We are quite certain that your credit products are, as you claim, hands down the very best and most wonderful things a person could possibly hope to possess inside of his or her wallet. We must tell you though, that your continuous mailings have become, to say politely, obnoxious to us. Please do not take as a personal attack, but we are asking you to kindly stop sending us these offers by mail and telephone.
Please understand that our biggest problem in receiving your continuous credit invitations is that we, in an age of concerns about identity theft, are forced to tear up and shred a vast majority of our mail each day. Our daughter, who is 15 months old, sees this, and gets excited when the mail comes. If we are not careful to watch that the mail is out of her reach, she will get hold of our mail and follow our example, tearing it up with glee and delight. This has lead to mail which we do not wish to be destroyed being wrought upon by her helpful young hands. We hope that if you resist sending these offers to us, it will be mutually beneficial, as you will save printing and postage costs, and we will begin to teach our daughter to respect the United States Postal Service deliveries that arrive to our home.
Also, if you could ask those kind persons to cease calling us with the offers, this will help us to teach our daughter that proper phone etiquette does not mean answering the telephone and saying the following: “Hello… no, we’re not interested… no, I’m afraid not… NO THANK YOU,” followed by slamming the phone to the hook (which, admittedly, since the advent of the cordless phone is not nearly as dramatic as it used to be, but I digress).

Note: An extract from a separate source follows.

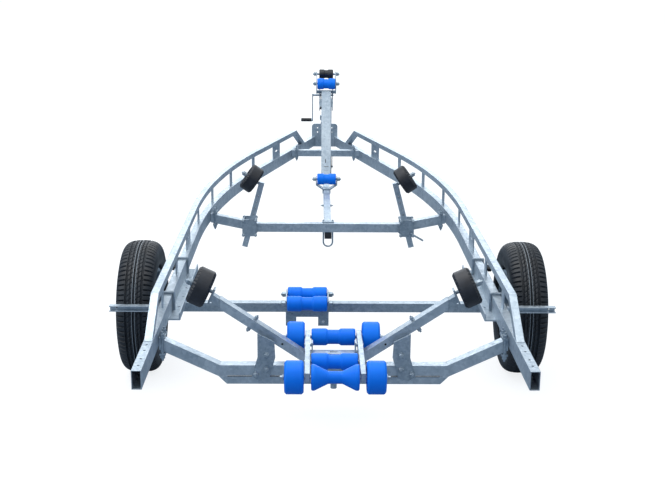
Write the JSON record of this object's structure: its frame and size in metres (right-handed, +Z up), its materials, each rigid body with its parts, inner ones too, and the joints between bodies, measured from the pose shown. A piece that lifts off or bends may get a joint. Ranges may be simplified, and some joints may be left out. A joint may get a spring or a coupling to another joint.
{
  "type": "boat trailer",
  "caption": "Galvanised single-axle roller trailer for a boat, with a tilting rear cradle, side rollers, winch post and jockey wheel.",
  "frame": {"origin": "centre of the bounding box on the floor; X = 0 is the frame's plane of symmetry", "axes": "+X right, +Y forward towards the coupling, +Z up; the trailer stands level on its tyres and jockey wheel"},
  "size_m": [2.0606, 6.46, 1.1184],
  "materials": {
    "galvanised": "galvanised",
    "galvanised_fittings": "galvanised, duller",
    "blue_roller": "satin polyurethane",
    "black_roller": "moulded rubber",
    "tyre": "road tread",
    "black_cap": "matt"
  },
  "bodies": {
    "frame": {"rail_left": "galvanised", "rail_right": "galvanised", "guard_rail_left": "galvanised", "guard_rail_right": "galvanised", "rear_crossbeam": "galvanised", "rear_stiffener": "galvanised", "front_crossbeam": "galvanised", "nose_crossbeam": "galvanised", "nose_bracket": "galvanised_fittings", "drawbar": "galvanised", "drawbar_cap": "black_cap", "drawbar_ubolt": "galvanised_fittings", "coupling_head": "galvanised_fittings", "coupling_handle": "galvanised_fittings", "axle_beam": "galvanised_fittings", "axle_plates": "galvanised", "axle_ubolts": "galvanised_fittings", "beam_clamps": "galvanised_fittings", "mudguard_stays": "galvanised", "winch_post": "galvanised", "winch_frame": "galvanised_fittings", "bow_bracket": "galvanised_fittings", "front_keel_bracket": "galvanised_fittings", "side_post_left": "galvanised", "side_post_right": "galvanised", "side_post_clamps": "galvanised_fittings", "mid_keel_bracket": "galvanised_fittings", "v_beam": "galvanised", "v_beam_brackets": "galvanised_fittings", "arm_extension_left": "galvanised_fittings", "arm_extension_right": "galvanised_fittings", "jockey_clamp": "galvanised_fittings", "jockey_tube": "galvanised"},
    "wheel_left": {"wheel_rim_left": "galvanised_fittings", "tyre_left": "tyre"},
    "wheel_right": {"wheel_rim_right": "galvanised_fittings", "tyre_right": "tyre"},
    "cradle": {"cradle_frame": "galvanised"},
    "cradle_wheel_front_left": {"cradle_wheel_front_left": "blue_roller"},
    "cradle_wheel_front_right": {"cradle_wheel_front_right": "blue_roller"},
    "cradle_wheel_rear_left": {"cradle_wheel_rear_left": "blue_roller"},
    "cradle_wheel_rear_right": {"cradle_wheel_rear_right": "blue_roller"},
    "cradle_roller_front": {"cradle_roller_front": "blue_roller"},
    "cradle_roller_middle": {"cradle_roller_middle": "blue_roller"},
    "cradle_roller_rear": {"cradle_roller_rear": "blue_roller"},
    "mid_roller_front": {"mid_roller_front": "blue_roller"},
    "mid_roller_rear": {"mid_roller_rear": "blue_roller"},
    "front_keel_roller": {"front_keel_roller": "blue_roller"},
    "bow_roller": {"bow_roller": "blue_roller"},
    "bow_stop_roller": {"bow_stop_roller": "black_roller"},
    "front_side_roller_left": {"front_side_roller_left": "black_roller"},
    "front_side_roller_right": {"front_side_roller_right": "black_roller"},
    "rear_side_roller_left": {"rear_side_roller_left": "black_roller"},
    "rear_side_roller_right": {"rear_side_roller_right": "black_roller"},
    "winch_drum": {"winch_drum": "galvanised_fittings"},
    "winch_crank": {"winch_crank": "galvanised_fittings"},
    "jockey_leg": {"jockey_leg": "galvanised_fittings"},
    "jockey_fork": {"jockey_fork": "galvanised_fittings"},
    "jockey_wheel": {"jockey_wheel": "black_roller"}
  },
  "joints": [
    {"name": "wheel_left_spin", "type": "hinge", "parent": "frame", "child": "wheel_left", "pos_m": [-0.931, -2.09, 0.325], "axis": [1, 0, 0], "continuous": true},
    {"name": "wheel_right_spin", "type": "hinge", "parent": "frame", "child": "wheel_right", "pos_m": [0.931, -2.09, 0.325], "axis": [1, 0, 0], "continuous": true},
    {"name": "cradle_tilt", "type": "hinge", "parent": "frame", "child": "cradle", "pos_m": [0, -2.675, 0.34], "axis": [1, 0, 0], "range_deg": [-12, 12]},
    {"name": "cradle_wheel_front_left_spin", "type": "hinge", "parent": "cradle", "child": "cradle_wheel_front_left", "pos_m": [-0.17, -2.55, 0.332], "axis": [1, 0, 0], "continuous": true},
    {"name": "cradle_wheel_front_right_spin", "type": "hinge", "parent": "cradle", "child": "cradle_wheel_front_right", "pos_m": [0.17, -2.55, 0.332], "axis": [1, 0, 0], "continuous": true},
    {"name": "cradle_wheel_rear_left_spin", "type": "hinge", "parent": "cradle", "child": "cradle_wheel_rear_left", "pos_m": [-0.17, -3.038, 0.332], "axis": [1, 0, 0], "continuous": true},
    {"name": "cradle_wheel_rear_right_spin", "type": "hinge", "parent": "cradle", "child": "cradle_wheel_rear_right", "pos_m": [0.17, -3.038, 0.332], "axis": [1, 0, 0], "continuous": true},
    {"name": "cradle_roller_front_spin", "type": "hinge", "parent": "cradle", "child": "cradle_roller_front", "pos_m": [0, -2.55, 0.332], "axis": [1, 0, 0], "continuous": true},
    {"name": "cradle_roller_middle_spin", "type": "hinge", "parent": "cradle", "child": "cradle_roller_middle", "pos_m": [0, -2.86, 0.332], "axis": [1, 0, 0], "continuous": true},
    {"name": "cradle_roller_rear_spin", "type": "hinge", "parent": "cradle", "child": "cradle_roller_rear", "pos_m": [0, -3.038, 0.332], "axis": [1, 0, 0], "continuous": true},
    {"name": "mid_roller_front_spin", "type": "hinge", "parent": "frame", "child": "mid_roller_front", "pos_m": [-0.122, -2.012, 0.362], "axis": [1, 0, 0], "continuous": true},
    {"name": "mid_roller_rear_spin", "type": "hinge", "parent": "frame", "child": "mid_roller_rear", "pos_m": [-0.122, -2.162, 0.362], "axis": [1, 0, 0], "continuous": true},
    {"name": "front_keel_roller_spin", "type": "hinge", "parent": "frame", "child": "front_keel_roller", "pos_m": [0, 0.58666, 0.40915], "axis": [1, 0, 0], "continuous": true},
    {"name": "bow_roller_spin", "type": "hinge", "parent": "frame", "child": "bow_roller", "pos_m": [0, 1.24404, 1.02076], "axis": [1, 0, 0], "continuous": true},
    {"name": "bow_stop_roller_spin", "type": "hinge", "parent": "frame", "child": "bow_stop_roller", "pos_m": [0, 1.36253, 1.08237], "axis": [1, 0, 0], "continuous": true},
    {"name": "front_side_roller_left_spin", "type": "hinge", "parent": "frame", "child": "front_side_roller_left", "pos_m": [-0.4811, -0.5078, 0.63784], "axis": [-0.8192, 0, 0.5736], "continuous": true},
    {"name": "front_side_roller_right_spin", "type": "hinge", "parent": "frame", "child": "front_side_roller_right", "pos_m": [0.4811, -0.5078, 0.63784], "axis": [0.8192, 0, 0.5736], "continuous": true},
    {"name": "rear_side_roller_left_spin", "type": "hinge", "parent": "frame", "child": "rear_side_roller_left", "pos_m": [-0.58257, -2.675, 0.60732], "axis": [-0.9063, 0, 0.4226], "continuous": true},
    {"name": "rear_side_roller_right_spin", "type": "hinge", "parent": "frame", "child": "rear_side_roller_right", "pos_m": [0.58257, -2.675, 0.60732], "axis": [0.9063, 0, 0.4226], "continuous": true},
    {"name": "winch_drum_spin", "type": "hinge", "parent": "frame", "child": "winch_drum", "pos_m": [0, 1.33085, 0.86442], "axis": [1, 0, 0], "continuous": true},
    {"name": "winch_crank_turn", "type": "hinge", "parent": "frame", "child": "winch_crank", "pos_m": [0, 1.3543, 0.91965], "axis": [1, 0, 0], "continuous": true},
    {"name": "jockey_leg_slide", "type": "slide", "parent": "frame", "child": "jockey_leg", "axis": [0, 0, 1], "range_m": [-0.15, 0.1]},
    {"name": "jockey_swivel", "type": "hinge", "parent": "jockey_leg", "child": "jockey_fork", "pos_m": [0.046, 2.67, 0.21], "axis": [0, 0, 1], "continuous": true},
    {"name": "jockey_wheel_spin", "type": "hinge", "parent": "jockey_fork", "child": "jockey_wheel", "pos_m": [0.046, 2.635, 0.1], "axis": [1, 0, 0], "continuous": true}
  ],
  "couplings": [
    {"joint": "winch_crank_turn", "follows": "winch_drum_spin", "ratio": -4}
  ]
}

Again, we wish you all the best in your work to bring to the world the very best financial lending products that exist in this great country. Inasmuch as you have been so kind in your efforts to look after us with the finest of offers and opportunities, we hope there are no hard feelings. Please understand our position and respect our requests to discontinue our relationship. Should we change our mind, we will be sure to contact you (we do have your return address, trust us!)